The FINANCIAL -- Entrepreneurs: everyone loves them.
They are full of energy, and always have new ideas that excite people. I see two different types of entrepreneurs: those that run the small business that form the lifeblood of the economy, and those that create new products and ideas that stand at the basis of revolutionary new enterprises. Your small neighborhood supermarket falls in the first category, while Facebook falls in the second category.
The developing world, Georgia included, has no lack of the first category of entrepreneurs: small business entrepreneurship is very common indeed. Often these small businesses are an alternative form of employment: with no intention to expand, they often only employ the owner and a few others. Instead of finding a job somewhere, the owner simply creates one for herself.
The second category of entrepreneurs is harder to find: this form of entrepreneurship is strongly intertwined with innovation and technology. However, if entrepreneurs in the second category succeed, they create big businesses that often employ thousands of people. In this article, I’ll discuss with Georgia can do to support entrepreneurs that will eventually create innovative new companies. We’ll see that for entrepreneurs, it is crucial to have simple rules and regulations, fast bankruptcy procedures, and knowledge hubs.

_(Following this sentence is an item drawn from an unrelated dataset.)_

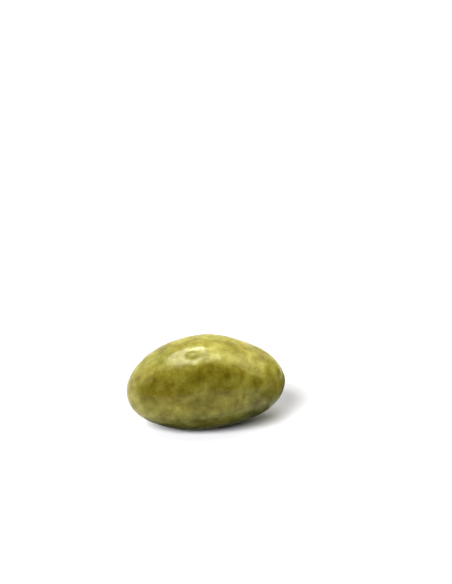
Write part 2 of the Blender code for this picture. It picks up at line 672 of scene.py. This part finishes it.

First, barriers to starting a business and running it should be low. Someone who starts a new business doesn’t necessarily know much about the administrative and legal sides of things, and we don’t want potential entrepreneurs to waste too much on this. Georgia has already done much in this respect by simplifying business registration procedures. Tax procedures are also relatively simple, and done online, although this is can be complicated for a foreign entrepreneur, since online tax filing is only possible in Georgian.
Second, make it easy to go bankrupt. Entrepreneurs most often fail, and that is part of the process. Entrepreneurship is about taking risk, and sometimes a business doesn’t work out the way the owner had expected it to. This often involves substantial financial risk. Many entrepreneurs go through personal bankruptcy with another venture before starting the company that actually leads to their success. The ability to go through personal bankruptcy quickly is essential: if it takes many years to get out of personal bankruptcy, entrepreneurs will be hesitant to put too much on the line financially.
Third: knowledge hubs are essential for entrepreneurs to start high-value added businesses. An prime example of this is Silicon Valley: thousands of technology entrepreneurs work in a relatively small area there, not only because they can find other entrepreneurs there, but also because there is a university nearby (Stanford) that consistently delivers high-quality graduates who can work with these start-up businesses. Another example of this Boston, where many science-related startups are born, because of the presence of a large biotech industry and two world-class universities (Harvard and the Massachusetts of Technology). In these knowledge hubs, entrepreneurs get to interact with each, find new partners, benefit from existing knowledge, and “ideas have sex”. In Georgia, some proto-knowledge hubs are starting to emerge around some of the universities in Tbilisi , but there is still a lot of work to be done. The government can stimulate this process by focusing on technical education, with skills that allow graduates to become twenty-first century entrepreneurs: if a university is very good in technical fields, a knowledge hub will often naturally come into existence around it.
Georgians have learnt how to run small businesses: now it is time to think about how we can create new big ideas. Simple rules and regulations, and quick bankruptcy procedures are prerequisites, and knowledge hubs can be the birthplaces of these new ideas and businesses.